● **ENTRIES**
****************

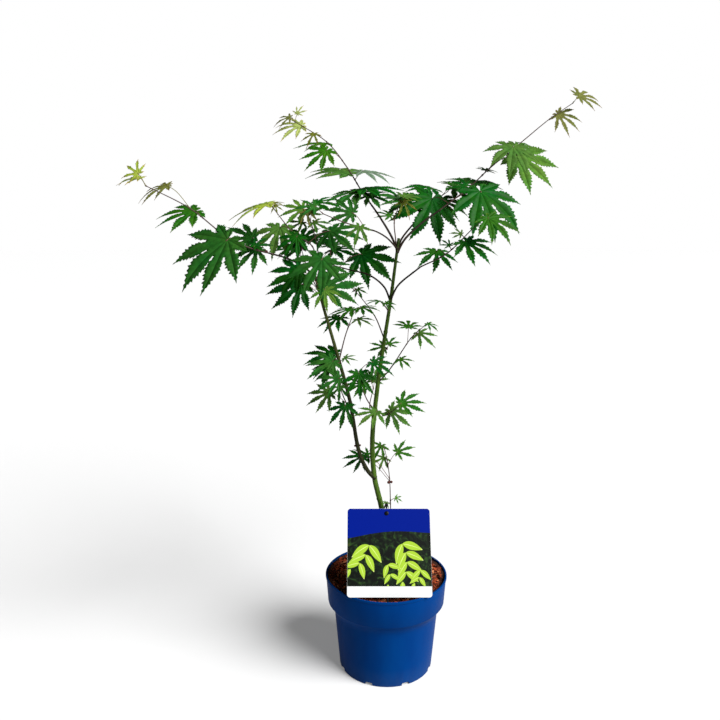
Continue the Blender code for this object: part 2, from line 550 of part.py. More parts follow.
def fuse(name, parts, key):
    """One closed solid from parts that reach into each other: a single union, applied."""
    objects = [to_object(f"{name}_{i}", bm, key) for i, bm in enumerate(parts)]
    others = bpy.data.collections.new(name + "_parts")
    bpy.context.scene.collection.children.link(others)
    for part in objects[1:]:
        bpy.context.scene.collection.objects.unlink(part)
        others.objects.link(part)
    union = objects[0].modifiers.new("union", "BOOLEAN")
    union.operation = "UNION"
    union.operand_type = "COLLECTION"
    union.collection = others
    union.solver = "MANIFOLD"
    graph = bpy.context.evaluated_depsgraph_get()
    mesh = bpy.data.meshes.new_from_object(objects[0].evaluated_get(graph))
    for part in objects:
        bpy.data.objects.remove(part)
    bpy.data.collections.remove(others)
    mesh.name = name
    made = bpy.data.objects.new(name, mesh)
    bpy.context.scene.collection.objects.link(made)
    return made


def twig_routes(grown):
    """Each spray's twig as name: (route, radii), starting GAP clear of its limb."""
    twigs = {}
    for name, (limb, start, points, _) in SPRAYS.items():
        if start is None:
            tip, before = grown[limb][0][-1], grown[limb][0][-2]
            route = smooth_route([tip] + [mm(*point) for point in points], steps=2)
            route[0] = tip + (tip - before).normalized() * GAP
        else:
            route = smooth_route([mm(*start)] + [mm(*point) for point in points], steps=2)
            if limb:
                route = clear_start(route, TWIG_RADII[0] * MM, grown[limb])
        twigs[name] = (route, limb_radii(route, TWIG_RADII[0] * MM, TWIG_RADII[1] * MM))
    return twigs


def sprays(grown, taken):
    """Makes each spray. taken holds the search trees of everything that leaves keep clear of."""
    twigs = twig_routes(grown)
    twig_trees = {name: search_tree(tube_mesh(*twig, TWIG_SIDES)) for name, twig in twigs.items()}
    for name, (limb, _, _, leaves) in SPRAYS.items():
        rng = random.Random(f"{SEED} {name}")
        leans = [(LEAF_LEAN if number % 2 else -LEAF_LEAN) + rng.uniform(-LEAN_JITTER, LEAN_JITTER)
                 for number in range(len(leaves))]
        parts = [tube_mesh(*twigs[name], TWIG_SIDES, level_foot=limb is None)]
        others = [tree for other, tree in twig_trees.items() if other != name]
        blades, stalks = [], []
        small_first = sorted(zip(leans, leaves), key=lambda row: row[1][4])
        for lean, (along, stalk, bearing, turn, blade) in small_first:
            foot = point_at(twigs[name][0], along)
            off_stalk = taken + others + blades
            fitted = fit_leaf(foot, stalk * MM, bearing, lean, turn, blade * MM,
                              off_stalk + stalks + [twig_trees[name]], off_stalk)
            if fitted:
                place, blade_tree, stalk_tree = fitted
                parts += [stalk_mesh(foot, place), leaf_mesh(blade * MM, place)]
                blades.append(blade_tree)
                stalks.append(stalk_tree)
            else:
                print("skipped", name, along, bearing)
        taken += blades + stalks
        fuse(name, parts, "spray")


def clear_scene():
    for old in list(bpy.data.objects):
        bpy.data.objects.remove(old)


def main():
    clear_scene()
    pot()
    soil()
    label()
    label_stake()
    sprays(*limbs())


main()
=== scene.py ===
"""A young maple in its nursery pot: bark, twigs, leaves, mulch, label, light and camera.

The limbs, the twigs and the place of every leaf follow the rule that made the solids. Each solid is then
replaced by the real surface in the same place: toothed, veined leaves on thin stalks, bark with relief,
loose bark mulch, a moulded pot and a printed card. Metres, Z up, the front of the plant towards -Y.
"""

import itertools
import math
import random

import bmesh
import bpy
from mathutils import Matrix, Vector, noise
from mathutils.bvhtree import BVHTree


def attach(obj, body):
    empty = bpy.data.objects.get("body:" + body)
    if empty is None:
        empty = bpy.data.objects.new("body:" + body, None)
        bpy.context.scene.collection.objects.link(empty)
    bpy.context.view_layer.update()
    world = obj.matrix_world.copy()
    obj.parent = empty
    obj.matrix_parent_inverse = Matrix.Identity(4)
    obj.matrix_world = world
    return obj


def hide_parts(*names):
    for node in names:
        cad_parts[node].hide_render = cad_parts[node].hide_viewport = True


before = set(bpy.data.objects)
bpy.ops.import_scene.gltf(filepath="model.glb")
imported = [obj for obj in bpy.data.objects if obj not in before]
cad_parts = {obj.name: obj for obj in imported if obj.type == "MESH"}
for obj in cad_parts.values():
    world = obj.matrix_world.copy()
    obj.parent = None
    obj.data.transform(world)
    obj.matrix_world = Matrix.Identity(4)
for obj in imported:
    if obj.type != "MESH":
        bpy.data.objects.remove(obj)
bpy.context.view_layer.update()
BODY = "root"

MM = 0.001
GAP = 0.3 * MM
ROUND = 60  # degrees: edges of round limbs are smoothed up to this

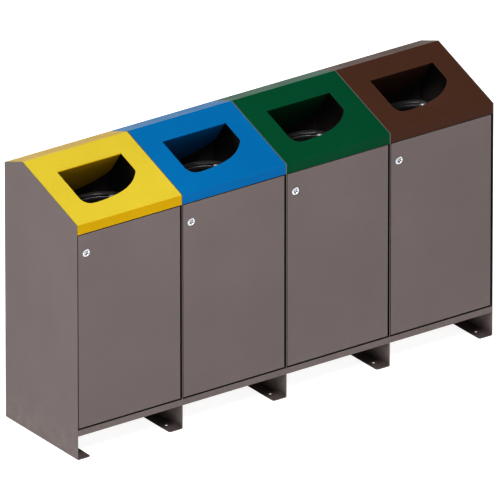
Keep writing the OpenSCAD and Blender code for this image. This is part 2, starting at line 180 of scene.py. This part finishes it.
def powder_coat(name, paint, gloss=0.42, lit_slope_paint=None, worn_and_lit=0.18):
    """Baked powder paint with orange peel and a fine grain. Its shade drifts a little, and it is paler
    along the edges, partly from wear and partly as a painted highlight. Dust lies on it near the ground,
    and painted shade darkens the feet and their folds. A paler colour on the front slope is painted light."""
    m = Shader(name)
    drift = m.ranged(m.noise(3.5, 3), 0.3, 0.7, -0.04, 0.04)
    mottle = m.ranged(m.noise(160, 3), 0.3, 0.7, -0.03, 0.03)
    shade = m.maths("ADD", m.maths("ADD", drift, mottle), 1)
    grey = m.node("CombineColor", {"Red": shade, "Green": shade, "Blue": shade}).outputs["Color"]
    # Painted light: faces of the front slope that look up take a paler colour for the brighter light on
    # them
    sunlit = m.maths("MULTIPLY", m.facing("Z", 0.1, 0.95), m.facing("Y", 0.05, -0.05))
    base = m.mix(sunlit, paint, lit_slope_paint) if lit_slope_paint else paint
    colour = m.mix(1.0, base, grey, "MULTIPLY")
    # Paler edges: partly wear, partly a painted highlight along them
    edge = m.maths("MULTIPLY", m.edges(1.2*MM), m.ranged(m.noise(90, 4), 0.35, 0.6, 0.4, 1))
    colour = m.mix(m.maths("MULTIPLY", edge, worn_and_lit), colour, EDGE_WEAR_AND_HIGHLIGHT)
    low_down = m.ranged(m.height(), 0, DUST_TOP, 0.35, 0)
    dust = m.maths("MULTIPLY", low_down, m.ranged(m.noise(28, 5, roughness=0.65), 0.42, 0.75, 0, 1))
    colour = m.mix(dust, colour, DUST)
    # Painted shade: up-facing faces of the feet and deep folds near the ground turn dark, as under the tray
    foot = m.ranged(m.height(), FOOT_TOP, FOOT_CLEAR, 0.45, 0)
    foot_shade = m.maths("MULTIPLY", foot, m.facing("Z", 0.1, 0.95))
    fold = m.ranged(m.height(), FOLD_LOW, FOLD_HIGH, 0.7, 0)
    fold_shade = m.maths("MULTIPLY", fold, m.nooks(FOLD_REACH))
    m.set(Base_Color=m.mix(m.maths("MAXIMUM", foot_shade, fold_shade), colour, PAINTED_SHADE))
    rough = m.ranged(m.noise(9, 4), 0.3, 0.7, gloss - 0.05, gloss + 0.05)
    m.set(Roughness=m.maths("ADD", rough, m.maths("MULTIPLY", dust, 0.4)), Specular_IOR_Level=0.08)
    m.bumps((m.noise(420, 2), 0.06*MM), (m.noise(1700, 1), 0.02*MM))
    return m.material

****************

● **TO BE DONE**
Above are the records; from them, give again exactly the lines from the one containing "for lean, (along, stalk, bearing, turn, blade)" through the one containing "before = set(bpy.data.objects)", both included.

● **ANSWER FOR THIS EXERCISE**
        for lean, (along, stalk, bearing, turn, blade) in small_first:
            foot = point_at(twigs[name][0], along)
            off_stalk = taken + others + blades
            fitted = fit_leaf(foot, stalk * MM, bearing, lean, turn, blade * MM,
                              off_stalk + stalks + [twig_trees[name]], off_stalk)
            if fitted:
                place, blade_tree, stalk_tree = fitted
                parts += [stalk_mesh(foot, place), leaf_mesh(blade * MM, place)]
                blades.append(blade_tree)
                stalks.append(stalk_tree)
            else:
                print("skipped", name, along, bearing)
        taken += blades + stalks
        fuse(name, parts, "spray")


def clear_scene():
    for old in list(bpy.data.objects):
        bpy.data.objects.remove(old)


def main():
    clear_scene()
    pot()
    soil()
    label()
    label_stake()
    sprays(*limbs())


main()
=== scene.py ===
"""A young maple in its nursery pot: bark, twigs, leaves, mulch, label, light and camera.

The limbs, the twigs and the place of every leaf follow the rule that made the solids. Each solid is then
replaced by the real surface in the same place: toothed, veined leaves on thin stalks, bark with relief,
loose bark mulch, a moulded pot and a printed card. Metres, Z up, the front of the plant towards -Y.
"""

import itertools
import math
import random

import bmesh
import bpy
from mathutils import Matrix, Vector, noise
from mathutils.bvhtree import BVHTree


def attach(obj, body):
    empty = bpy.data.objects.get("body:" + body)
    if empty is None:
        empty = bpy.data.objects.new("body:" + body, None)
        bpy.context.scene.collection.objects.link(empty)
    bpy.context.view_layer.update()
    world = obj.matrix_world.copy()
    obj.parent = empty
    obj.matrix_parent_inverse = Matrix.Identity(4)
    obj.matrix_world = world
    return obj


def hide_parts(*names):
    for node in names:
        cad_parts[node].hide_render = cad_parts[node].hide_viewport = True


before = set(bpy.data.objects)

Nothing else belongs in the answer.